Et si on causait déconstruction(s) des hommes dans la lutte contre le patriarcat ?
Bon, c’est le moment d’y aller, sans armes et en baissant la tête. Avant de rentrer dans le vif du propos, je souhaite avant de faire quoi que ce soit d’autre, poser le contexte.
Moi c’est Pierre, j’ai 23 ans, je suis une personne assignée homme à la naissance, puis socialisée homme, cis genre, hétérosexuelle et blanche, « le cul entre deux chaises en terme de classe sociale1 » entre un père ouvrier et une mère enseignante. Oui, en terme de privilèges, j’incarne en quelque sorte, dans les représentations collectives, l’image de la norme, j’ai eu cette « chance », de n’avoir connu que très peu d’oppressions dans ma vie.
Il y a à peu près deux, ans, lors d’un voyage à Belfort, un ami, autour d’une discussion concernant le sexisme m’a lâché la phrase suivante :
« - Pierre, tu es sexiste que tu le veuilles ou non et c’est à la fois de ta faute et à la fois pas de ta faute.
- Quoi ? Moi sexiste ? Mais tu me connais, j’ai toujours été animé par un désir de justice et d’égalité. C’est pas possible, je suis pas sexiste arrête un peu. Et puis merde quoi, je suis futur travailleur social, c’est pas possible. »
Le déni. Ah quelle est douce la fragilité de l’oppresseur. Il aura fallu qu’un homme, tienne ces propos pour que l’étincelle, du premier pas de ma déconstruction arrive autour de la thématique du sexisme, triste réalité.
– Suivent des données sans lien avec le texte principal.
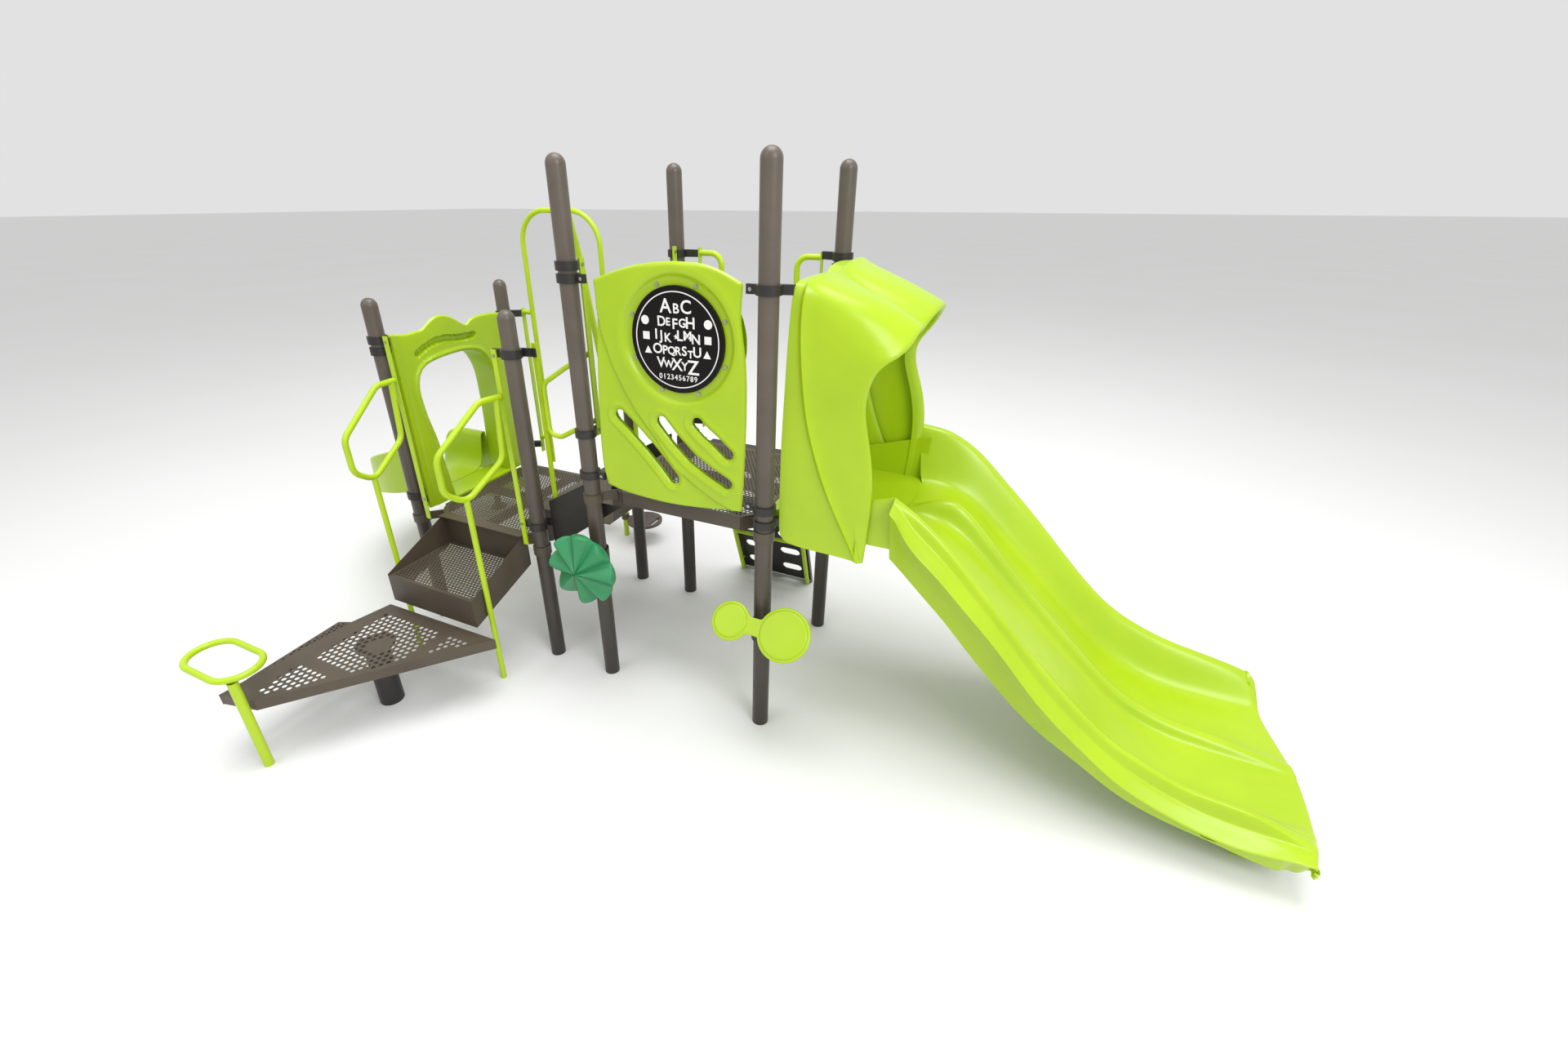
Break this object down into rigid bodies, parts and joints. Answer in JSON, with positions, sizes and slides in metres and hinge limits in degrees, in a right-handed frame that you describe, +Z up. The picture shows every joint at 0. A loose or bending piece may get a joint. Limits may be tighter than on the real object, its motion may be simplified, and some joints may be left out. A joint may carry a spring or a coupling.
{
  "type": "playground climbing and slide structure",
  "caption": "Playground structure with decks on round posts, climbing wall, double slide under a hood, short curved slide, pod climber, transfer step, handrails and activity panels.",
  "frame": {"origin": "centre of the foot of the high deck's front left post, at ground level", "axes": "+X from the low deck towards the double slide, +Y from the front to the back, +Z up"},
  "size_m": [6.2026, 3.1456, 2.8444],
  "materials": {
    "post_coat": "satin",
    "deck_coat": "satin",
    "black_coat": "satin",
    "lime_coat": "gloss",
    "lime_plastic": "gloss",
    "bronze_plastic": "matte",
    "dark_plastic": "matte",
    "teal_plastic": "gloss",
    "bolt_steel": "satin"
  },
  "bodies": {
    "structure": {"activity_panel": "lime_plastic", "back_arch": "lime_coat", "back_arch_bars": "lime_coat", "bar_bolts": "bolt_steel", "climber_pods": "bronze_plastic", "climbing_wall_plate": "black_coat", "climbing_wall_rails": "lime_coat", "disc_bolts": "bolt_steel", "drum_body": "lime_plastic", "drum_clamp": "black_coat", "drum_heads": "lime_plastic", "gap_rail_back": "lime_coat", "gap_rail_bars": "lime_coat", "gap_rail_front": "lime_coat", "hand_loop_bars": "lime_coat", "hand_loops": "lime_coat", "handrail_bars": "lime_coat", "handrail_left": "lime_coat", "handrail_right": "lime_coat", "high_deck": "deck_coat", "high_deck_hangers": "deck_coat", "high_deck_ribs": "deck_coat", "high_post_back_left": "post_coat", "high_post_back_right": "post_coat", "high_post_caps": "post_coat", "high_post_clamps": "black_coat", "high_post_front_left": "post_coat", "high_post_front_right": "post_coat", "letter_disc": "dark_plastic", "loop_handle_post": "lime_coat", "loop_handle_ring": "lime_coat", "low_deck": "deck_coat", "low_deck_hangers": "deck_coat", "low_deck_ribs": "deck_coat", "low_post_back_left": "post_coat", "low_post_back_right": "post_coat", "low_post_caps": "post_coat", "low_post_clamps": "black_coat", "low_post_front_left": "post_coat", "low_post_front_right": "post_coat", "mid_step_riser": "deck_coat", "mid_step_stringers": "black_coat", "mid_step_tread": "deck_coat", "platform_support": "black_coat", "platform_support_flange": "black_coat", "pod_pole": "lime_coat", "slide_chute": "lime_plastic", "slide_entry": "lime_plastic", "slide_entry_panel": "lime_plastic", "slide_foot": "lime_plastic", "slide_hood": "lime_plastic", "small_slide": "lime_plastic", "small_slide_leg": "post_coat", "star_wheel_axle": "bolt_steel", "star_wheel_clamp": "black_coat", "step_box": "deck_coat", "step_tread": "deck_coat", "transfer_platform": "deck_coat", "transfer_side_leaf": "deck_coat"},
    "wheel": {"star_wheel": "teal_plastic"}
  },
  "joints": [
    {"name": "wheel_spin", "type": "hinge", "parent": "structure", "child": "wheel", "pos_m": [0, -0.14, 0.832], "axis": [0, -1, 0], "continuous": true}
  ]
}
Par la suite j’ai continué de cheminer, sans m’informer, en essayant simplement d’être moins dominant dans mes prises de paroles au sein de groupes et/ou de collectifs.

Il y a neuf mois, j’ai débuté un service civique au CRIDEV, association féministe, une équipe de femmes, toutes ayant effectuées un travail de déconstruction et de recherche sur la lutte anti-sexiste et sur les féminismes bien plus important que la plupart des personnes que j’ai pu rencontrer. Seul homme au sein de cette équipe, les débuts n’ont pas été faciles, tombant dans mes travers de sexismes inconscients, il a fallu des mises au point, des remises en questions, pour réussir à sortir de certains de ces travers. Au sein du CRIDEV, j’ai pu effectuer réaliser avec les bénévoles un chantier autour de « La place et posture d’allié.e.s » dans les luttes militantes. Ce chantier avançant, offrant des réponses à certaines de mes interrogations, m’a poussé à aller plus loin. Comment moi, « en tant qu’homme »2, puis-je aider mes collègues à déconstruire ma classe de genre, à lutter efficacement contre le sexisme et l’hétéronormativité ?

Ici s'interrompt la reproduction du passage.